Once done with development, against all odds, models are deployed into a production environment where fancy dashboards are on display to identify anomalies or predict behavior. Those of us who are more advanced in our AI journey also create AI-driven user interactions/apps or trigger alerts and actions.
But then data changes… model accuracy drifts… the users ask for update in apps and dashboard, etc… Now we find ourselves running much of the pipeline again to produce new models. This is where we start Googling a continuous development and integration approach, but more on that later.
The tools required to build our pipeline can be divided into the following six categories:
A. Automated data collectors from offline or online sources.
B. Interactive tools for data labeling, exploration and model development.
C. Analytics tools/databases to aggregate, join and pivot data at scale.
D. Parallel model training frameworks.
E. Model and API serving frameworks.
F. Management, monitoring and dashboards.
The only sane way to integrate all these tools under one platform is with Kubernetes!
Kubernetes, The ML Platform of Choice
Kubernetes hosts several packaged and pre-integrated data and data science frameworks on the same cluster. These are usually scalable or they auto-scale, and they’re defined/managed with a declarative approach: specify what your requirements are and the service will continuously seek to satisfy them, which provides resiliency and minimizes manual intervention.
Kubeflow is an open source project that groups leading relevant K8 frameworks. Kubeflow components include Jupyter notebooks, Kubeflow Pipeline (workflow and experiment management), scalable training services (for Tensorflow, PyTourch, Horovod, MXNet, Chainer), model serving solutions, and Iguazio’s serverless framework (Nuclio. Kubeflow also offers examples and pre-integrated/tested components.
In addition to typical data science tools, Kubernetes can host data analytics tools such as Spark or Presto, various databases and monitoring/logging solutions such as Prometheus, Grafana, Elastic Search, etc. It also enables the use of serverless functions (i.e. auto built/deployed/scaled code like AWS Lambda) for a variety of data-related tasks or APIs/model serving, read more on that in my post (Serverless: Can It Simplify Data Science Projects?).
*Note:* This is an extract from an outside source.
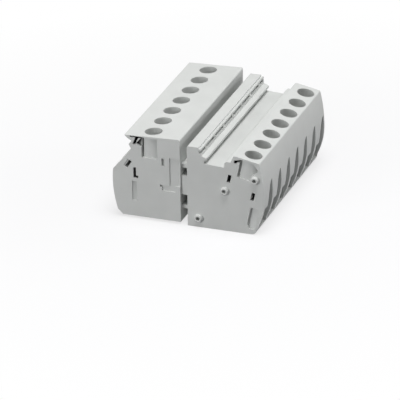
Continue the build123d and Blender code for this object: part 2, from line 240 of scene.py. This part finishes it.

The key advantage of Kubernetes vs proprietary cloud or SaaS solutions is that its tools are regularly added and upgraded, Google’s search and Stack overflow are often the fastest path to help and the solution can be deployed everywhere (any cloud or even on-prem or on a laptop). A community project also forces associated components/services to conform to a set of standards/abstractions which simplify interoperability, security, monitoring, etc.
You can build and manage a Kubernetes data science platform yourself (follow the doc), or use managed and pre-integrated solutions from cloud providers or companies like Iguazio.
Building an Efficient Data Science Pipeline with Kubeflow
Unfortunately, just betting on a credible platform is not enough. Believe me, I speak from experience: Life gets easier once you adopt three guiding rules:
- Make it functional — create reusable abstract functions/steps which can accept parameters.
- Make it scalable — apply parallelism to every step (or as often as possible, within reason).
- Automate — avoid manual and repetitive tasks by using declarative semantics and workflows.
The current trend in data science is to build “ML factories,” i.e. much like in agile software development, build automated pipelines which take data, pre-process it, run training, generate, deploy and monitor the models. The declarative and automated deployment and scaling approach offered by Kubernetes is a great baseline, but it’s missing a way to manage such pipelines on top of that.
A relatively new tool which is part of the Kubeflow project is Pipelines, a set of services and UI aimed at creating and managing ML pipelines. We can write our own code or build from a large set of pre-defined components and algorithms contributed by companies like Google, Amazon, Microsoft, IBM, NVIDIA, Iguazio, etc.